Cultural History and the Lotus Connection

The name Padparadscha itself evokes millennia of cultural reverence. In Sri Lanka, the lotus is a symbol of purity, enlightenment, and rebirth, deeply woven into Buddhist and Hindu traditions. The gem was historically collected by Sinhalese royalty and later traded along the Silk Road to European aristocrats in the 19th century. It was the sapphire of choice for dealers like Edwin Streeter, who marketed it as "the king of sapphires." The gem's distinct color was so prized that ancient Tamil texts mention "padmaraga" (lotus-colored) stones, though exact identification with modern Padparadscha is uncertain. The challenge of treatment detection thus carries historical weight: the modern collector must honor the gem's natural heritage by ensuring authenticity. The story of Padparadscha is a story of nature's subtlety, human artistry, and the eternal quest for the rare and genuine.

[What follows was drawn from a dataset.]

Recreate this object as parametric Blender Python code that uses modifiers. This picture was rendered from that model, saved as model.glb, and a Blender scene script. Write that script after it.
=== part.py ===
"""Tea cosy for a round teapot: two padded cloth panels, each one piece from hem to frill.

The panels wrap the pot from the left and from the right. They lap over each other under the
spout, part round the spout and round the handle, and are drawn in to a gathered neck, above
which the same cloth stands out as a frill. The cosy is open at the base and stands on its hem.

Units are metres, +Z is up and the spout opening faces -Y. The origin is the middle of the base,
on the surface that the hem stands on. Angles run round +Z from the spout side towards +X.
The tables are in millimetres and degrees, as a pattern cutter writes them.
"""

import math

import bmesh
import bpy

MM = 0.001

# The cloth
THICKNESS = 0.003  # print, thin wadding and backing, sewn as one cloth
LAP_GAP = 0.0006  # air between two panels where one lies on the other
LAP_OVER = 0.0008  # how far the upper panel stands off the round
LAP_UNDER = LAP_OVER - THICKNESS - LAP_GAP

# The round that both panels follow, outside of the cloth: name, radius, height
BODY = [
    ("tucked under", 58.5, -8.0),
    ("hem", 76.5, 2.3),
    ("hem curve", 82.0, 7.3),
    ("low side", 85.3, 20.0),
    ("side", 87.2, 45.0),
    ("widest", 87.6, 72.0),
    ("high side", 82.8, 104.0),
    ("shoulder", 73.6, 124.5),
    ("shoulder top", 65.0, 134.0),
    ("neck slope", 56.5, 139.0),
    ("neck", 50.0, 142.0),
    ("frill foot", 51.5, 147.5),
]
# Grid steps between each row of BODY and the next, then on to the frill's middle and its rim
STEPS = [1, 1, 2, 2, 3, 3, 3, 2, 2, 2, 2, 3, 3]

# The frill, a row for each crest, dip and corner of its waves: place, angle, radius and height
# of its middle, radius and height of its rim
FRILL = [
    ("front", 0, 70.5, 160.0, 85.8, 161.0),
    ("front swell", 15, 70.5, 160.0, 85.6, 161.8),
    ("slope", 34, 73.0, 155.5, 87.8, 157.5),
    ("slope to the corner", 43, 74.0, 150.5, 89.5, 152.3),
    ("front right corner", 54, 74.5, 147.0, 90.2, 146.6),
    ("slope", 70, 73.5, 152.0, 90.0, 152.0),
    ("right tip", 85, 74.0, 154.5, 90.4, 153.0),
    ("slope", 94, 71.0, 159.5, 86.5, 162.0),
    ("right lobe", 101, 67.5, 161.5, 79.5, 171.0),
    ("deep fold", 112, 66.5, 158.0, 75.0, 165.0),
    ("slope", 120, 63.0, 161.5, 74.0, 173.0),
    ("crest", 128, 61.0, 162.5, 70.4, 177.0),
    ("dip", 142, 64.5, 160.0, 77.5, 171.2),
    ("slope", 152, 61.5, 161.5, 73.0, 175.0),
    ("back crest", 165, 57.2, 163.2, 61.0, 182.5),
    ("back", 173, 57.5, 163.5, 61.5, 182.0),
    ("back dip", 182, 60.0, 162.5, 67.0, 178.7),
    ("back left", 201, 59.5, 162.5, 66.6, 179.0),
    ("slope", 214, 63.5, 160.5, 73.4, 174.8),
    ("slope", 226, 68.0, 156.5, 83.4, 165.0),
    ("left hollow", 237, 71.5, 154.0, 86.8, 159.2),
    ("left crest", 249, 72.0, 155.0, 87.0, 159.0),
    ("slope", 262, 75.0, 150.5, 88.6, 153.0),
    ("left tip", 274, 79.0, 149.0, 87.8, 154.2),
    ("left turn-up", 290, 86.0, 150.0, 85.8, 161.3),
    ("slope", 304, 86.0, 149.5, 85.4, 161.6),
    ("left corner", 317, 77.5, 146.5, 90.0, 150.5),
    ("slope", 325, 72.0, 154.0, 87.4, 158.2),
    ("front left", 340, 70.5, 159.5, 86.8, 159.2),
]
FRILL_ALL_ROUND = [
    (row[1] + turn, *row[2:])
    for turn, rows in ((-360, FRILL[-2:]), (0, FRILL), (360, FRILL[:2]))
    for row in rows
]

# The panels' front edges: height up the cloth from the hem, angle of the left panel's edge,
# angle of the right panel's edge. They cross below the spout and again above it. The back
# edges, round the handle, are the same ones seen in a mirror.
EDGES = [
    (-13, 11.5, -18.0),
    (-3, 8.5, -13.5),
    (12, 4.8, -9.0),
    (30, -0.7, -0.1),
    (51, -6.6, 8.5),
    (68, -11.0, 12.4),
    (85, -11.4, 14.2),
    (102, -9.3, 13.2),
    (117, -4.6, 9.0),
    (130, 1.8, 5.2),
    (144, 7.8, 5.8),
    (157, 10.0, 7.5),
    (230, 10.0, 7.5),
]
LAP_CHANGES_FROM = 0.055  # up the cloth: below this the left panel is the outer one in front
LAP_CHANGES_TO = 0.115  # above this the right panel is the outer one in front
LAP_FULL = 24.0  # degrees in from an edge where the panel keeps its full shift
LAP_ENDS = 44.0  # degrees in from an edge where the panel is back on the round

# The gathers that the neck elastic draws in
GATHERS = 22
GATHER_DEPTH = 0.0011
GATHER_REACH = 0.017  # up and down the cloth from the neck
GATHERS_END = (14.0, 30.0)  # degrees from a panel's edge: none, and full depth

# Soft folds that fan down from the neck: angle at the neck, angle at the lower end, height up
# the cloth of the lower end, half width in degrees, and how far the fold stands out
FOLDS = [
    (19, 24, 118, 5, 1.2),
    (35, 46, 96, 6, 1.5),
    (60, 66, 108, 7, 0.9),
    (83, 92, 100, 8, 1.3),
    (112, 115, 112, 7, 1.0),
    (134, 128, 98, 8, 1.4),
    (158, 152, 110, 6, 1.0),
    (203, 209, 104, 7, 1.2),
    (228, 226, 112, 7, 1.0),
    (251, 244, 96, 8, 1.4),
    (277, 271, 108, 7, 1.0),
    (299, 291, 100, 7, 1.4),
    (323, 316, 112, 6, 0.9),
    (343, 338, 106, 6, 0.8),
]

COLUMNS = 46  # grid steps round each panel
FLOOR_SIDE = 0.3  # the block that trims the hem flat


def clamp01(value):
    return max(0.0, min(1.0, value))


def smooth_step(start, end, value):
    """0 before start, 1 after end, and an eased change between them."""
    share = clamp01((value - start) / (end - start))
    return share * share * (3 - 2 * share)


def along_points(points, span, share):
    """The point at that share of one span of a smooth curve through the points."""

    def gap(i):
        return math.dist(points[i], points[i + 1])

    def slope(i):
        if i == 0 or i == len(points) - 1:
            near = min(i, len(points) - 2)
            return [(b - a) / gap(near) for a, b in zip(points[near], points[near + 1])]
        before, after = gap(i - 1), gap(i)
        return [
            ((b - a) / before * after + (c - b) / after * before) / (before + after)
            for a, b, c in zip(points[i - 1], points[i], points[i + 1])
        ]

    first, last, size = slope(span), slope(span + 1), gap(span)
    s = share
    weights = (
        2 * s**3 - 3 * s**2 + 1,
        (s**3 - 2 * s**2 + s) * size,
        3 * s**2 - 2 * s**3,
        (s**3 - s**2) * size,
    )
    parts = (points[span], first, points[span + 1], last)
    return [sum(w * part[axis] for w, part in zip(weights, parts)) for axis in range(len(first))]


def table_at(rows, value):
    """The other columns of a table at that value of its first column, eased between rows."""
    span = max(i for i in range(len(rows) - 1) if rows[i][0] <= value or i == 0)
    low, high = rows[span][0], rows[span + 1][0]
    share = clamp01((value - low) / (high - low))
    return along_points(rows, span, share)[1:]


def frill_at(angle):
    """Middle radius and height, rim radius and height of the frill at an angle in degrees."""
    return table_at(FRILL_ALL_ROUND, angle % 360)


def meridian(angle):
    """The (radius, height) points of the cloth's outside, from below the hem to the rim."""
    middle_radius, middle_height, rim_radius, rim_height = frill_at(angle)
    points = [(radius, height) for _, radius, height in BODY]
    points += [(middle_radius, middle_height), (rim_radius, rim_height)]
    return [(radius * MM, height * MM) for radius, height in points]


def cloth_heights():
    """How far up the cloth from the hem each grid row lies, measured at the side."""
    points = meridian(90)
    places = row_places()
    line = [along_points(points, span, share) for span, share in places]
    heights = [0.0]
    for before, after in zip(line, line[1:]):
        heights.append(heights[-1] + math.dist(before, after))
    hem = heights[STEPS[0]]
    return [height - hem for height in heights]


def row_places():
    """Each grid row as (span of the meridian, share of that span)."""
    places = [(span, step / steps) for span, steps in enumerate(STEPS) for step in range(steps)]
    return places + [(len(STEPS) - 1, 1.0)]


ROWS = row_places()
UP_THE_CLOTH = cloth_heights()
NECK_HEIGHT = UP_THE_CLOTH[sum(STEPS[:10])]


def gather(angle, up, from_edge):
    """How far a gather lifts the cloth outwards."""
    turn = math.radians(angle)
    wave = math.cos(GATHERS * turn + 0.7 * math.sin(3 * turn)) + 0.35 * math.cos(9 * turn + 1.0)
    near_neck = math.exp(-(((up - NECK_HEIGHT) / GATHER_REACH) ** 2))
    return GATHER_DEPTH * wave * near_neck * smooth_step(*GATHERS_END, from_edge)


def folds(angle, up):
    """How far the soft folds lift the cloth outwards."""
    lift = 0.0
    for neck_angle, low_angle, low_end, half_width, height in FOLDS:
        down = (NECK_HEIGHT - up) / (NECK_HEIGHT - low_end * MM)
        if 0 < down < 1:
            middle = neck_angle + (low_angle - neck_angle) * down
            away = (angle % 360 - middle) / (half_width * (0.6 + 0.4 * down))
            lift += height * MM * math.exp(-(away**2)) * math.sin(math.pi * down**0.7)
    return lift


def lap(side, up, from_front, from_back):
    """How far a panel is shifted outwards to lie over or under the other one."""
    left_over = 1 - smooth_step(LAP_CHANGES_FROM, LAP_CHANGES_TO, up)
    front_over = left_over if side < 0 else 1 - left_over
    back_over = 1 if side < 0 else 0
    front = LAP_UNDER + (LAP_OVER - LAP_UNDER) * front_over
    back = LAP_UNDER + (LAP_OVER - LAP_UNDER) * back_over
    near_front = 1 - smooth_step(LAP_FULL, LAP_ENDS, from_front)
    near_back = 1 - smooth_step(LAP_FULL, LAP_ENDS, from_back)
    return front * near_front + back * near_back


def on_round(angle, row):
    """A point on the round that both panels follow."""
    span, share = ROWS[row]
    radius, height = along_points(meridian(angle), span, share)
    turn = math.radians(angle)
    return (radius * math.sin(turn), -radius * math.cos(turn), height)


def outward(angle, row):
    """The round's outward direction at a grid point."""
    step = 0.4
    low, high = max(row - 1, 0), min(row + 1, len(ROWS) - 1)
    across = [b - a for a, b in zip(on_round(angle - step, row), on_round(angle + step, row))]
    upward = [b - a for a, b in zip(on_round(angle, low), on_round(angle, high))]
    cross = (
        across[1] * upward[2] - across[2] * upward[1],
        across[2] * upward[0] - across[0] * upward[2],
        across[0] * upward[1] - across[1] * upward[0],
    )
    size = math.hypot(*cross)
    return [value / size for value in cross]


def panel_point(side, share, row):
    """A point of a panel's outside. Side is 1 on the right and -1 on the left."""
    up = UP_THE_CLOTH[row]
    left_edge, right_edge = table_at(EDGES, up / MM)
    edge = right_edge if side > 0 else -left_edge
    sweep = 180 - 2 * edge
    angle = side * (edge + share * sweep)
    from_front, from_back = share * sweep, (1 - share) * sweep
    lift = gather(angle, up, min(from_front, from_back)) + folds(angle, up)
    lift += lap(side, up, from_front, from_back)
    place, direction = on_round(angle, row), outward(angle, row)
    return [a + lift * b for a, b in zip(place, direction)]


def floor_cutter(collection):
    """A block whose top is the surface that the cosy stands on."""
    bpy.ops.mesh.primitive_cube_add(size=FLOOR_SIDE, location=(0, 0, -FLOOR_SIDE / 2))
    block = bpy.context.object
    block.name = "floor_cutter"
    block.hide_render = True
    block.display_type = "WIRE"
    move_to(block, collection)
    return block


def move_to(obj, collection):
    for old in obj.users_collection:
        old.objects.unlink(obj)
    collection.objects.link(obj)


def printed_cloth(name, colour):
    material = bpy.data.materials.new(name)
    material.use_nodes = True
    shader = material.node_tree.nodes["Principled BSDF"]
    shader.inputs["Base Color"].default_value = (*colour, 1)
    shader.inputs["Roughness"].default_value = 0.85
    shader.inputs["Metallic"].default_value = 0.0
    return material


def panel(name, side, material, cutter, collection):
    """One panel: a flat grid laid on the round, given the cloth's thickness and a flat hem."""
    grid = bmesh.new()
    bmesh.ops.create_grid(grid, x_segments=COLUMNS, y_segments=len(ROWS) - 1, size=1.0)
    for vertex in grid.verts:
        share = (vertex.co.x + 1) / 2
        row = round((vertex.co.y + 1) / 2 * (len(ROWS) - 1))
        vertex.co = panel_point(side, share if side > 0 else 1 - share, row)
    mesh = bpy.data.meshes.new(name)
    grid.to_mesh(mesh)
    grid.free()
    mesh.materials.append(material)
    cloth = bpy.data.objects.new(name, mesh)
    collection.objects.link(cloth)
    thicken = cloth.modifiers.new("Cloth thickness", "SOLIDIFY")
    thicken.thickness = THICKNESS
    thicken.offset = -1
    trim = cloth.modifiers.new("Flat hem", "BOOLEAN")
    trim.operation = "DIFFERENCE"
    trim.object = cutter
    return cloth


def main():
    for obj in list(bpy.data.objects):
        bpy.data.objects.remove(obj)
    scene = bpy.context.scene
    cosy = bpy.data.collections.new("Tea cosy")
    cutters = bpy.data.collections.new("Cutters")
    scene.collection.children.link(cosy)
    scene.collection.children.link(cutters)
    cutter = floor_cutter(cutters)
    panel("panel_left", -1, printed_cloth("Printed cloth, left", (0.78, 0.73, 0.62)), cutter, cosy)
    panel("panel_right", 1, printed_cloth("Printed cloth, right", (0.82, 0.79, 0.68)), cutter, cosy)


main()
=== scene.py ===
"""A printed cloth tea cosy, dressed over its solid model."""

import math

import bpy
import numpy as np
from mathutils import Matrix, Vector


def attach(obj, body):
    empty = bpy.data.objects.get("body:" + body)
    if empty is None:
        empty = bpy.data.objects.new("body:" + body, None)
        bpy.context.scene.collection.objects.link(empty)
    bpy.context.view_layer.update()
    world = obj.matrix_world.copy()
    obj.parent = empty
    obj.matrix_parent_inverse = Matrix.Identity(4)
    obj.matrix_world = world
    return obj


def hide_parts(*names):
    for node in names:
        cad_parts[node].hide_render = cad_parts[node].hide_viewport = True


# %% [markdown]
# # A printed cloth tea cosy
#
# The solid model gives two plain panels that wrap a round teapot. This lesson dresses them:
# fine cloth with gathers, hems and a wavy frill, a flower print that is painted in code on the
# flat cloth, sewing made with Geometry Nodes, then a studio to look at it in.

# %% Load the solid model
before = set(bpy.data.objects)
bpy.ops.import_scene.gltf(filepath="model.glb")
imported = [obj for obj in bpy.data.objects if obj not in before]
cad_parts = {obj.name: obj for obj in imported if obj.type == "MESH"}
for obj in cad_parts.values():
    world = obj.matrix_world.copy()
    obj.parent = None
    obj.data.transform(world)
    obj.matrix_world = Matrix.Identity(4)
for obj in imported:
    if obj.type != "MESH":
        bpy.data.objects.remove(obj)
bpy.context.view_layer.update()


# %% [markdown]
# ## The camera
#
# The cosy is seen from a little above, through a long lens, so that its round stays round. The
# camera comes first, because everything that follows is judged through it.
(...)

Conclusion: The Informed Collector's Path

Padparadscha stands as one of nature's most breathtaking creations, but its beauty is often masked by the interventions of modern treatment. For the discerning collector, the ability to detect heat treatment, beryllium diffusion, and other enhancements separates a true treasure from a cleverly manipulated stone. Armed with knowledge of inclusions, fluorescent properties, refractive index, and the importance of certified laboratory reports, you can navigate this rarefied market with confidence. Remember that the finest Padparadscha is not just a color but a story of geological formation in Sri Lankan riverbeds, a story that treatment can obscure. Let the lotus blossom guide you—seek stones that are natural, unenhanced, and documented, for they are the rarest of gems, worthy of the most discerning collection.